“Un mese e mezzo dopo, mentre si aspettava di ora in ora di conoscere i risultati dei primi colloqui tra Chamberlain e Hitler, la signora Florent, sporgendosi dalla finestra,teneva d’occhio la cancellata che circondava il parco dei Burgères. Aveva fatto recapitare a Rose un breve messaggio: “ Devo parlarle, mia cara. Si faccia coraggio e abbia fede”. Il pericolo-quando sono altri a percepirlo, lungi dall’angosciare una persona anziana, la mette al contrario in uno stato di grande eccitazione, la rinvigorisce. Probabilmente perché sente di non esser la sola ad avere la morte alle calcagna: tra lei e il resto del mondo si è stabilita una specie di uguaglianza”. Dice Irene Nemirosky ne I Doni della Vita, Adelphy, Milano 2009. Queste parole offrono grande verità e suggeriscono una delle possibili opportunità per osservare l’altro lato degli anni che passano. Mi hanno aperto la strada per queste riflessioni:
Certamente negli scenari che si presentificano è faticoso accogliere il cambiamento fisico e psichico: i mass media rinviano immagini di eterna giovinezza, di cancellazione del dolore, di perfetta efficienza, tuttavia ogni individuo,
che intenda concedersi il lusso di pensare, può osservare criticamente la realtà che lo circonda cogliendone i tratti innovativi ma lasciando andare i deliri di onnipotenza di una società così sofferente che agisce ma raramente pensa. Allora pensare non significa cancellare la presenza della morte, ma comprendere che la vita prende senso proprio perché si sa che si deve morire e anche, magari prima, incontrare la caducità, come ci racconta Freud.
Un’ipotesi per accogliere questa fase della vita, peraltro preziosa, fosse solo perché non si deve più dimostrare niente a nessuno, in quanto comunque le cose principali sono state fatte, è consentirsi “un’invenzione”.

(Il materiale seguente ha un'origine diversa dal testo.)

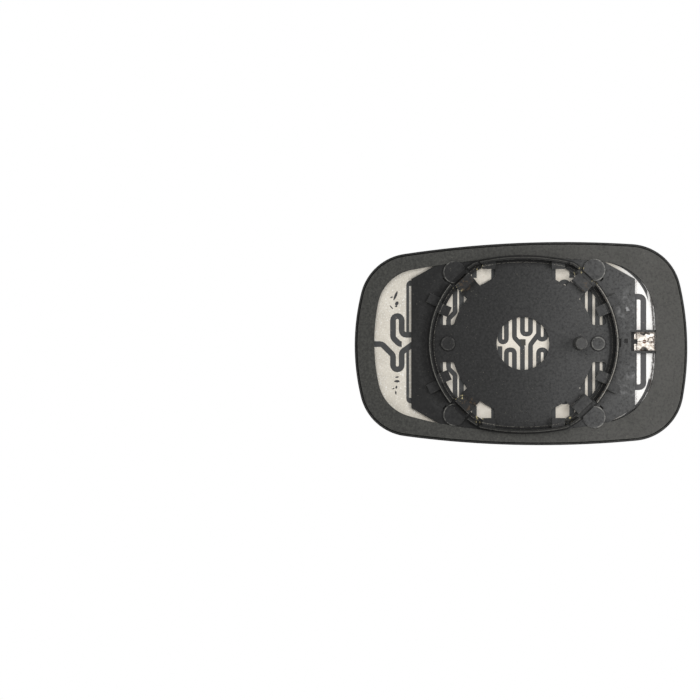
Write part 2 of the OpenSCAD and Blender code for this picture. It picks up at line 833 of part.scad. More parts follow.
module heater_track() {
    color([0.31, 0.33, 0.34]) in_frame() sheet_layer(track_level, seat_level) {
        wide_half();
        narrow_half();
        edge_track();
        for (way = [-1, 1]) foot_area(way);
        for (x = [wide_column(2), narrow_column(2)]) feeder(x, first_out);
        for (x = [wide_column(4.5), narrow_column(5)]) feeder(x, spur_y);
        for (way = [-1, 1]) thin_branch(way);
    }
}

// Moves a flat piece on to the curved sheet, square to it at the given distance from the ring centre
module seated(x, level) {
    translate([0, 0, ball_z]) rotate([0, -asin(x / (glass_r - level)), 0]) translate([0, 0, level - glass_r])
        children();
}

// One strip: a foot on the heater's pad and a blade folded up from its outer edge
module terminal(way) {
    side = way * (foot_gap / 2 + foot_w);
    end = way * (foot_l / 2 - blade_w);
    color([0.78, 0.77, 0.74]) in_frame() seated(foot_x, seat_level + solder_gap) {
        linear_extrude(strip_t) difference() {
            translate([-foot_l / 2, pocket_y + (side - way * foot_w / 2) - foot_w / 2]) square([foot_l, foot_w]);
            translate([-foot_l / 2 - overlap, pocket_y - notch_w / 2]) square([notch_l + overlap, notch_w]);
            translate([0, pocket_y]) circle(eye_r);
            translate([-end, pocket_y + side - way * strip_t]) circle(relief_r);
        }
        translate([0, pocket_y + side + (way < 0 ? strip_t : 0), 0]) rotate([90, 0, 0])
            linear_extrude(strip_t) polygon([
                [-way * foot_l / 2, 0],
                [-end, 0],
                [-end, blade_h - blade_lead],
                [-end - way * blade_lead, blade_h],
                [-way * (foot_l / 2 - blade_lead), blade_h],
                [-way * foot_l / 2, blade_h - blade_lead]
            ]);
    }
}

module terminal_upper() {
    terminal(1);
}

module terminal_lower() {
    terminal(-1);
}

mirror_glass();
heater_film();
heater_track();
carrier_plate();
terminal_upper();
terminal_lower();
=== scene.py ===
import math
import bpy
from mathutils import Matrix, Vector

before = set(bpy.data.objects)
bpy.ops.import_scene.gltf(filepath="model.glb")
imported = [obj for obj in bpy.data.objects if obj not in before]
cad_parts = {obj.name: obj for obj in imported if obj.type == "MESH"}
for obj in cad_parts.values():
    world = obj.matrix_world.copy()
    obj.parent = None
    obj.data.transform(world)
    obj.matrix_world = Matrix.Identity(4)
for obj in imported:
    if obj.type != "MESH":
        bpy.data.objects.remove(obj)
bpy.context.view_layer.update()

# The frame is metres with the glass towards -Y. Finishes use the rear view in millimetres, with x = -X,
# y = Z and z = Y, so that the wide end is at large x.
MM = 0.001
BALL_CENTRE = 1.3958
GLASS_RADIUS = 1.4

# The photograph: metres to a pixel, the pixel of the ring's centre, its width and the camera's distance
PHOTO_SCALE = 0.00050557
RING_PIXEL = (523.0, 343.5)
PHOTO_WIDTH = 700
CAMERA_DISTANCE = 1.35

# The whole outline: its ends and its size
NARROW_END = -85.0
OUTLINE_WIDTH = 168.0
OUTLINE_FOOT = -51.0
OUTLINE_HEIGHT = 102.0

# The snap ring's outer face: a round part and two flatter arcs
RING_RADIUS = 47.6
FLAT_RADIUS = 105.0
RING_TOP = 43.6
RING_BOTTOM = 44.7

# Heights over the plate: low tops of pads and bosses, where the ring's wall clears the plate, its crest
LOW_TOP = 1.4
WALL_FOOT = (1.6, 2.0)
SHELF_FOOT = (1.9, 2.2)
CREST = (6.8, 6.95)

# The bosses on both sides of the ring's centre and the pin between them: x and radius
BOSSES = ((-37.9, 3.4), (37.9, 3.4))
PIN = (28.7, 3.0)

# The pads behind the hooks: distance from the centre (negative towards the narrow end), width and
# strength of the painted highlight, a pale arc at their outer edge
PAD_HIGHLIGHT_ARCS = ((51.6, 0.24, 0.5), (-50.0, 0.2, 0.3))
PAD_ARC_RADIUS = 5.4
HOOK_ANGLE = 46.0

# The arc that ends the wide window, and the middle of the terminals' pocket
WIDE_OPENING_RADIUS = 146.0
WIDE_OPENING_X = 67.0
WIDE_OPENING_Y = 2.5
POCKET_Y = 1.0

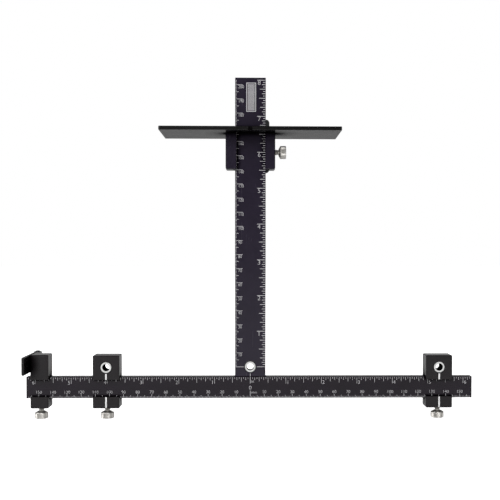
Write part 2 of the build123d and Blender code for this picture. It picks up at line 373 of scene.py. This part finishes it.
def add_bar(bm, left, right, bottom, top, face):
    """A thin closed bar on a face that looks towards the reader."""
    depths = (face - MARK_PROUD, face + MARK_SUNK)
    corners = [
        bm.verts.new((x, y, z)) for y in depths for x, z in
        ((left, bottom), (right, bottom), (right, top), (left, top))
    ]
    front, back = corners[:4], corners[4:]
    bm.faces.new(front)
    bm.faces.new(reversed(back))
    for i in range(4):
        j = (i + 1) % 4
        bm.faces.new((front[j], front[i], back[i], back[j]))


def text_mesh(text, align):
    """Figures one unit tall per unit of font size, flat in their own XY plane."""
    curve = bpy.data.curves.new("figures", "FONT")
    curve.body = text
    curve.align_x = align
    curve.resolution_u = 3
    curve.extrude = 0.5
    curve.offset = FIGURE_THINNING
    holder = bpy.data.objects.new("figures", curve)
    mesh = bpy.data.meshes.new_from_object(holder)
    bpy.data.objects.remove(holder)
    bpy.data.curves.remove(curve)
    return mesh


def figure_height():
    """Height of the font's figures for a size of 1."""
    mesh = text_mesh("0", "LEFT")
    heights = [v.co.y for v in mesh.vertices]
    bpy.data.meshes.remove(mesh)
    return max(heights) - min(heights)


FIGURE_HEIGHT = figure_height()


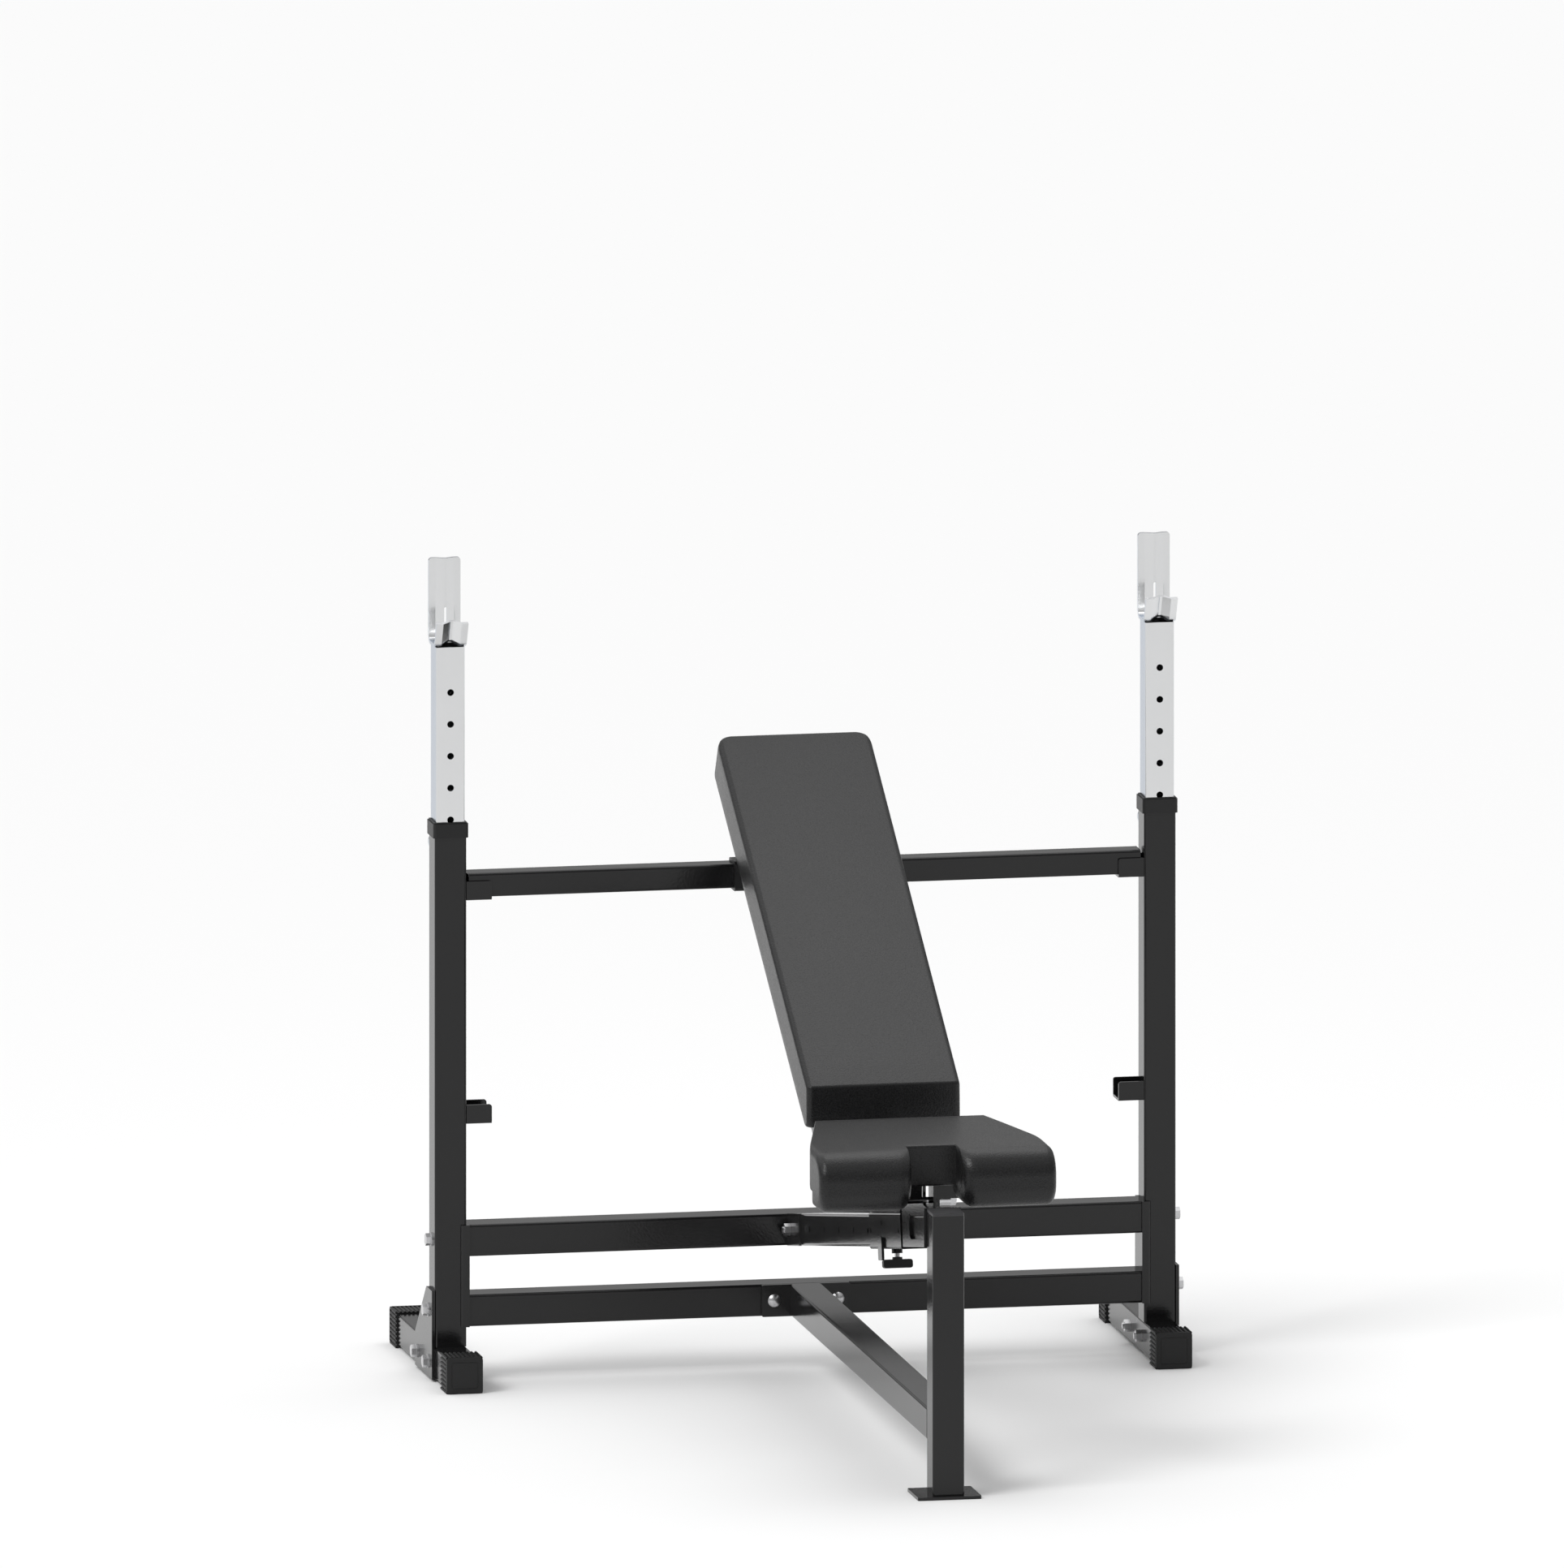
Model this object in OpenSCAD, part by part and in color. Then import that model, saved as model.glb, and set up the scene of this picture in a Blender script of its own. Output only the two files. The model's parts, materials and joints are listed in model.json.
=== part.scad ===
// Olympic bench press: two uprights with telescoping bar saddles, and a bench whose seat slides
// along a sloping beam while its backrest leans on a crossbar between the uprights.
// X runs across the rack, Y from the front foot (-) to the rear feet (+), Z up from the floor.
// "Left" is -X, as seen from the front foot. The origin is under the middle of the outline.

/* [Rack] */
// Distance between the centre lines of the two uprights
rack_w = 1117.5; // [930:0.5:1345]
// Height of the top of the upright tubes
upright_top = 874; // [725:1:1050]
// Side of every square frame tube
tube = 50; // [42:0.5:60]
// Wall of every square frame tube
tube_wall = 2; // [1.5:0.25:3.5]
// Outer corner radius of the frame tubes
tube_r = 4; // [3.75:0.25:6]
// Height of the lower crossbeam's centre line
cross_lo_z = 110; // [95:1:125]
// Height of the upper crossbeam's centre line
cross_hi_z = 220; // [190:1:265]
// Plate of the end channels and of the beam's brackets
plate = 4; // [3:0.5:6]
// Reach of the end channels' flanges over the uprights
flange_grip = 10; // [6:0.5:16]

/* [Feet] */
// Reach of the foot tubes in front of the rack plane
foot_front = 133; // [110:1:170]
// Reach of the foot tubes behind the rack plane
foot_rear = 318; // [260:1:385]
// Length of the ribbed end caps
cap_l = 50; // [40:1:60]
// Thickness of the cap's end wall
cap_end = 4; // [3:0.5:6]
// Thickness of the cap around the tube, ribs included
cap_wall = 4; // [3.5:0.25:6]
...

Ognuno si costruisca la propria e naturalmente, come dicevano i filosofi greci e romani, bisogna prepararsi a questo, cioè alla vecchiaia. Ci si può permettere di spostare la prospettiva narcisistica del soggetto che si guarda, si ammira, si apprezza esteticamente, su una creazione dell’opera. Non necessariamente può voler dire lavorare ancora, ma offrire qualcosa all’altro in modi nuovi, magari scoperti per caso. Quando incontrai Edgar Morin che aveva più di 80 anni, e parlò a una folla di persone di una nuova etica della vita, e come lui attivamente cercasse di fare questo, ecco, personalmente cessai di aver paura della vecchiaia. Questi personaggi magnifici devono essere lanterne per illuminarci strade, differenti, secondo i nostri racconti, le nostre misure, ognuno le proprie. La realtà, anche la più complessa, come quella indicata dalla scrittrice, può offrire nuove energie se viene osservata con quel distacco di chi si permette la soddisfazione di quel passato il cui desiderio è stato vivo.